_Directions:_
Could you print every line from the first one of the records below through the line containing "# ---- Driving", with both included and nothing else?

_Data supplied:_
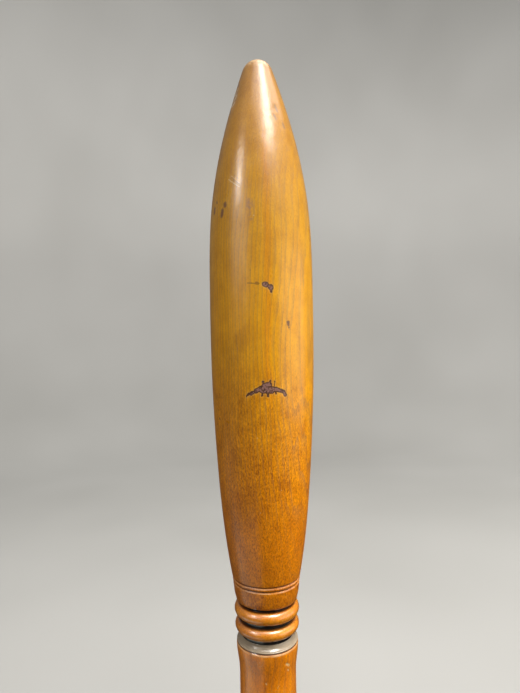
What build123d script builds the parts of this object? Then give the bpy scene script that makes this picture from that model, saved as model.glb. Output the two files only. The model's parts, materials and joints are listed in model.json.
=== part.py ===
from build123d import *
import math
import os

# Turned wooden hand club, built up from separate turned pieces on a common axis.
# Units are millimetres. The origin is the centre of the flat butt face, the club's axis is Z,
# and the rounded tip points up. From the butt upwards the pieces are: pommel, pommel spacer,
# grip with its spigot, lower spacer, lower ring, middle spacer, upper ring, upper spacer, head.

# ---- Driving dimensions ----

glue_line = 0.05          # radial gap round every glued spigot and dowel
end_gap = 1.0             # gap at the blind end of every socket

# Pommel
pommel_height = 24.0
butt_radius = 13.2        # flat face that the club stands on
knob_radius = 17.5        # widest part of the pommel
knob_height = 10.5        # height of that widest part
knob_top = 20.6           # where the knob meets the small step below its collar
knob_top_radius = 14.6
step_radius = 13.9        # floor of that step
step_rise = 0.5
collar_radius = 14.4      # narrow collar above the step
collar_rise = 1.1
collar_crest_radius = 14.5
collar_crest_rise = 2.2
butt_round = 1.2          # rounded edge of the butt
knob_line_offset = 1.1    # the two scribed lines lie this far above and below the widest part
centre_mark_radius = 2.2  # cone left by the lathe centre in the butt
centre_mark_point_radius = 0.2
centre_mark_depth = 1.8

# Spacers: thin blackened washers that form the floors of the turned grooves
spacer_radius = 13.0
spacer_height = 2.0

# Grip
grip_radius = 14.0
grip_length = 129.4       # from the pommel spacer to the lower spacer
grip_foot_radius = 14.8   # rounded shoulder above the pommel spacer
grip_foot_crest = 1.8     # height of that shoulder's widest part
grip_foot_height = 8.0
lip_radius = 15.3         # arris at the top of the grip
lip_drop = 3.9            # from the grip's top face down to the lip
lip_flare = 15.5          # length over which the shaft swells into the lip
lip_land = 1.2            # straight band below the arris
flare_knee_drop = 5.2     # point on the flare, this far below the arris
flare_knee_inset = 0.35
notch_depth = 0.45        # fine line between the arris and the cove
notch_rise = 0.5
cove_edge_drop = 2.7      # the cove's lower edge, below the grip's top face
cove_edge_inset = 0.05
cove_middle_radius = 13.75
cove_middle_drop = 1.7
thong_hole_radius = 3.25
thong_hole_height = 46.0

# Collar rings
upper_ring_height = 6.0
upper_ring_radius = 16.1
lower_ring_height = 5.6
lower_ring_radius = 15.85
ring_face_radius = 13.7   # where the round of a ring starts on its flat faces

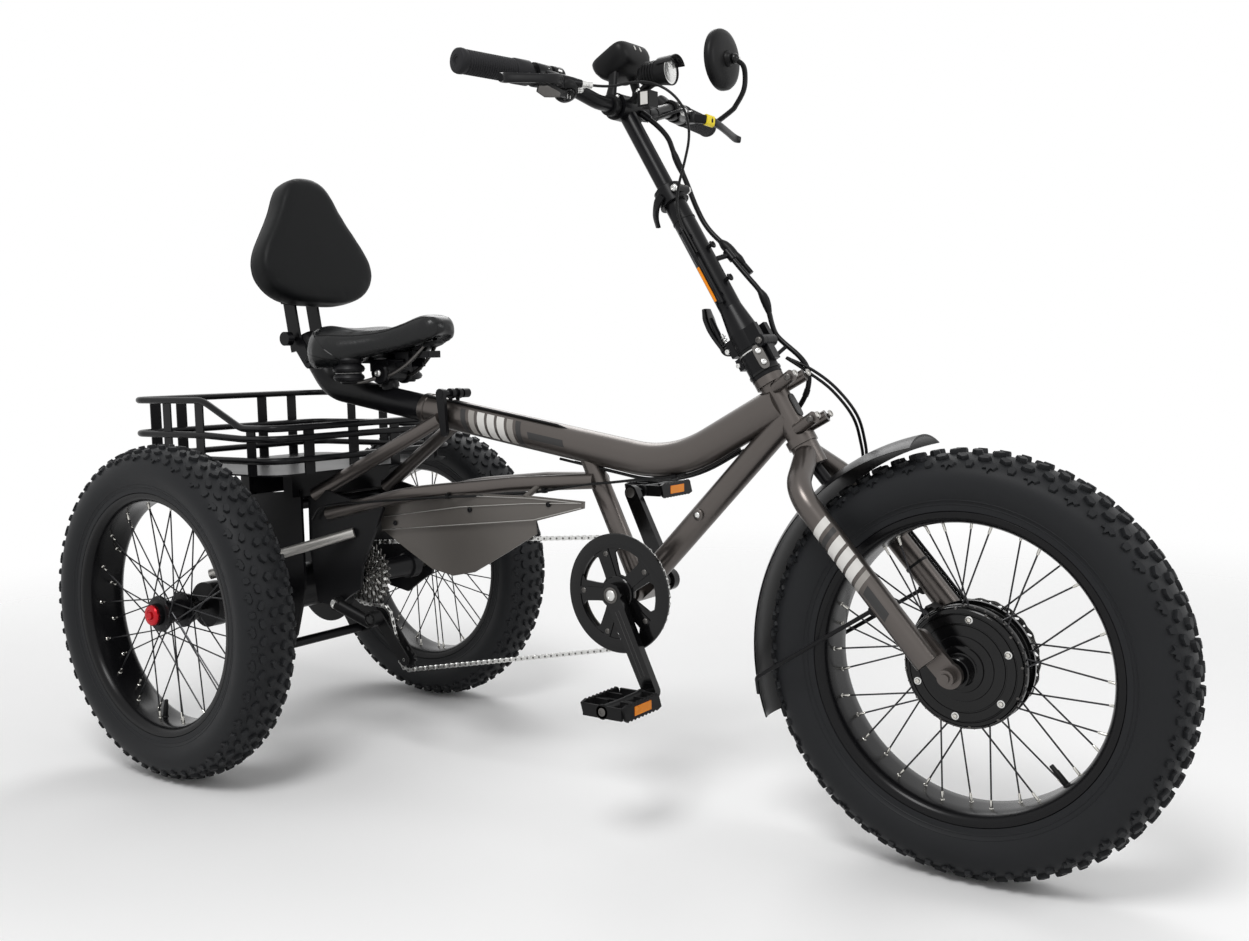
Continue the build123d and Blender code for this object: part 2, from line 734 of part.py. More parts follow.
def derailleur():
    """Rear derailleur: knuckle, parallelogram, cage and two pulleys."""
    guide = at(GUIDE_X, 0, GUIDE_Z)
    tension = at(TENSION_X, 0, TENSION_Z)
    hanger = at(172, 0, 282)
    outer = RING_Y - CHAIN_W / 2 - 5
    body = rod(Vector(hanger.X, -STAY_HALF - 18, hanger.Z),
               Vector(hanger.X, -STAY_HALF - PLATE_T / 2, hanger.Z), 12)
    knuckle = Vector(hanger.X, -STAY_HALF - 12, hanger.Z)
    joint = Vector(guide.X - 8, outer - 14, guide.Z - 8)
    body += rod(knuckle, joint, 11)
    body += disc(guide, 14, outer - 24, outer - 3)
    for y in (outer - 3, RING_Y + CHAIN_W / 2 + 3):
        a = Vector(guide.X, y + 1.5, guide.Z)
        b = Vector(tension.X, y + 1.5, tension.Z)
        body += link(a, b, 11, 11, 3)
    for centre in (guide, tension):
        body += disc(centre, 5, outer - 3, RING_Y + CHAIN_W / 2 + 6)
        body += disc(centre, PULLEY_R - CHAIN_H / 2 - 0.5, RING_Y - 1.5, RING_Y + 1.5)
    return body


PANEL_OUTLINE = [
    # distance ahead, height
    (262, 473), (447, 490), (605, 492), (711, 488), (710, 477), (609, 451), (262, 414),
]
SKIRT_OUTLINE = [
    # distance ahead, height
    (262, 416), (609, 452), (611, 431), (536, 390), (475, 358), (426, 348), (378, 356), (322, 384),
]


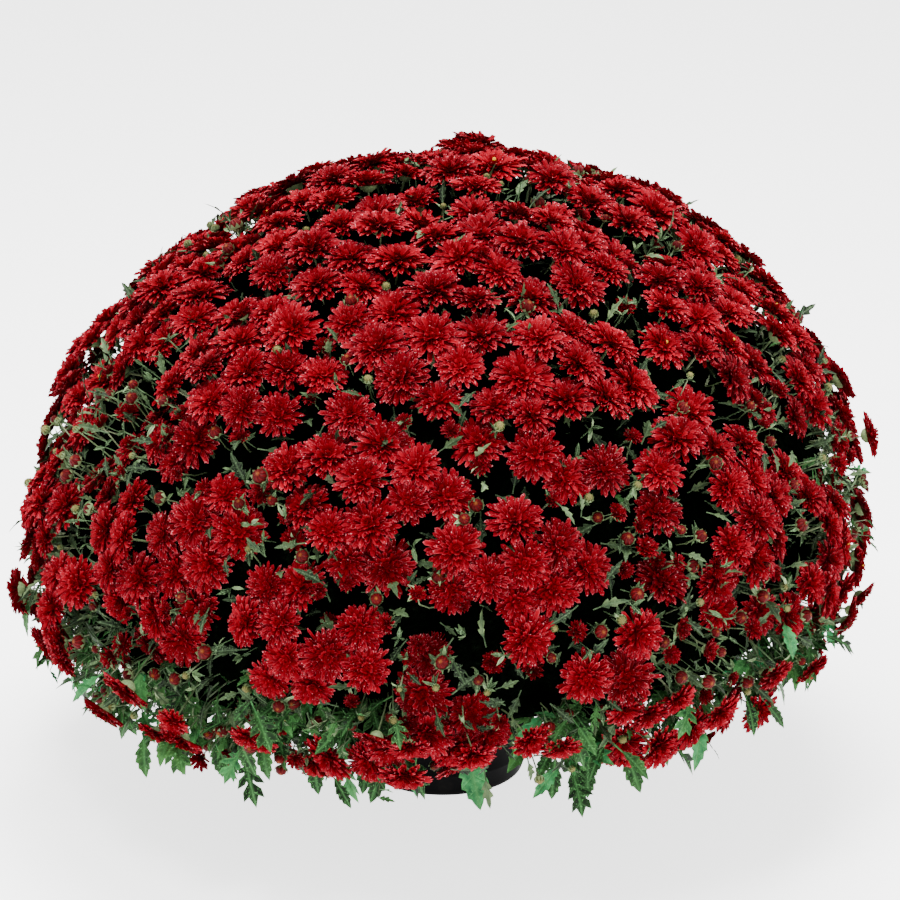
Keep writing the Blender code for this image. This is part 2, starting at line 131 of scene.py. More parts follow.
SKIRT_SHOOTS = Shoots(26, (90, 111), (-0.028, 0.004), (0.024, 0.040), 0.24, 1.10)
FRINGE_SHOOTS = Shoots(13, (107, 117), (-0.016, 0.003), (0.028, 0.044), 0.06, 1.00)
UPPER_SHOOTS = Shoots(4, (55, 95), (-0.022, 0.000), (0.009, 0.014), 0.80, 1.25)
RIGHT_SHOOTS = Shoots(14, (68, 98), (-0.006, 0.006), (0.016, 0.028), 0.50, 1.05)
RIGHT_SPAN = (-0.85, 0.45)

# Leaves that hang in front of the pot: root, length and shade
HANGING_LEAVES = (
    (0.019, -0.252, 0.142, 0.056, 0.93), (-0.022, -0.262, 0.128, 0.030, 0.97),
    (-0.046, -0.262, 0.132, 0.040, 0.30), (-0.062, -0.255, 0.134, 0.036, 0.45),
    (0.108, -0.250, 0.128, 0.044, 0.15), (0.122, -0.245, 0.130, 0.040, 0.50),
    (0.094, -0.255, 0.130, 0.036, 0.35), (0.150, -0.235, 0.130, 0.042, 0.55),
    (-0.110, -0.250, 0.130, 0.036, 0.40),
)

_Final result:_
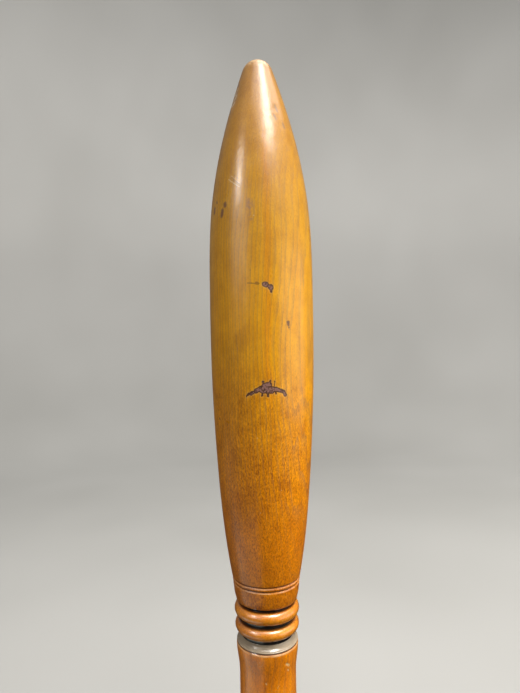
What build123d script builds the parts of this object? Then give the bpy scene script that makes this picture from that model, saved as model.glb. Output the two files only. The model's parts, materials and joints are listed in model.json.
=== part.py ===
from build123d import *
import math
import os

# Turned wooden hand club, built up from separate turned pieces on a common axis.
# Units are millimetres. The origin is the centre of the flat butt face, the club's axis is Z,
# and the rounded tip points up. From the butt upwards the pieces are: pommel, pommel spacer,
# grip with its spigot, lower spacer, lower ring, middle spacer, upper ring, upper spacer, head.

# ---- Driving dimensions ----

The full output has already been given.